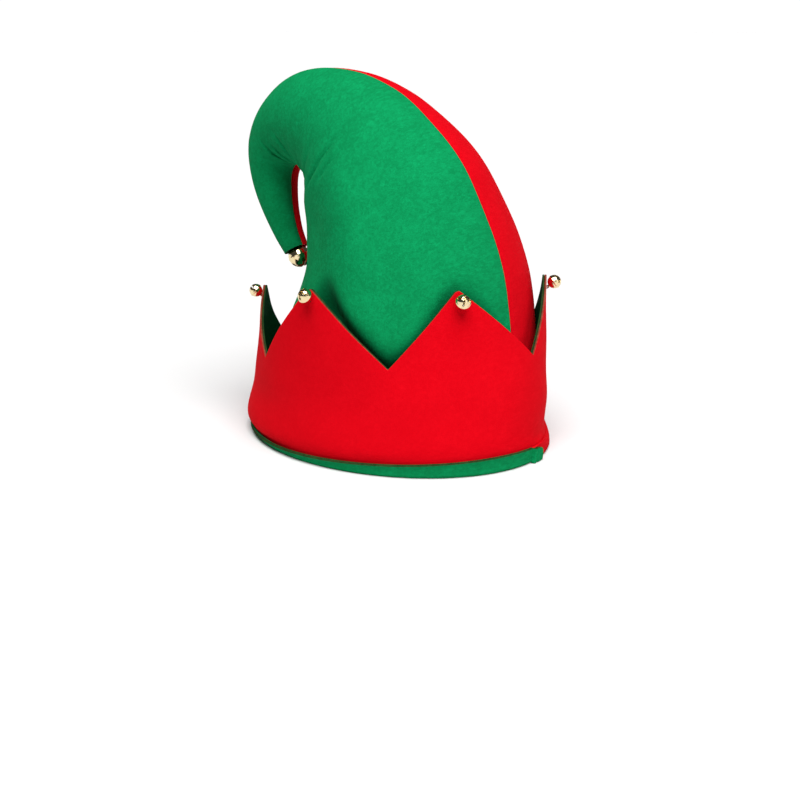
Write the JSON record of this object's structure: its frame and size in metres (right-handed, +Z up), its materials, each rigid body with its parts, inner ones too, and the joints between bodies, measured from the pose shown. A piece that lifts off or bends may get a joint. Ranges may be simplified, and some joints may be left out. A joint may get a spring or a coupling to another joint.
{
  "type": "elf hat",
  "caption": "Soft two-colour felt hat whose tall crown narrows into a curl that falls to one side, with a turned-up zigzag cuff and small round bells on its points and tip.",
  "frame": {"origin": "middle of the footprint's box, on the floor that the hat stands on", "axes": "+Z up; the curl lies over the XZ plane and falls towards -X; the green panel faces -Y and the red panel faces +Y"},
  "size_m": [0.247, 0.2016, 0.2522],
  "materials": {
    "green_felt": "brushed felt, matt",
    "red_felt": "brushed felt, matt",
    "pale_gold": "thin pressed metal, polished pale gold"
  },
  "bodies": {
    "root": {"crown_green_panel": "green_felt", "crown_red_panel": "red_felt", "cuff_outer": "red_felt", "cuff_lining": "green_felt", "tip_bell": "pale_gold", "tip_bell_pellet": "pale_gold", "point_bell_1": "pale_gold", "point_bell_1_pellet": "pale_gold", "point_bell_2": "pale_gold", "point_bell_2_pellet": "pale_gold", "point_bell_3": "pale_gold", "point_bell_3_pellet": "pale_gold", "point_bell_4": "pale_gold", "point_bell_4_pellet": "pale_gold", "point_bell_5": "pale_gold", "point_bell_5_pellet": "pale_gold", "point_bell_6": "pale_gold", "point_bell_6_pellet": "pale_gold"}
  },
  "joints": []
}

● ● ● ● ● ● ●

- Task instructions -
Scan the listing above. Gather each line that contains the word "bodies".

- Right answer -
Write the JSON record of this object's structure: its frame and size in metres (right-handed, +Z up), its materials, each rigid body with its parts, inner ones too, and the joints between bodies, measured from the pose shown. A piece that lifts off or bends may get a joint. Ranges may be simplified, and some joints may be left out. A joint may get a spring or a coupling to another joint.
  "bodies": {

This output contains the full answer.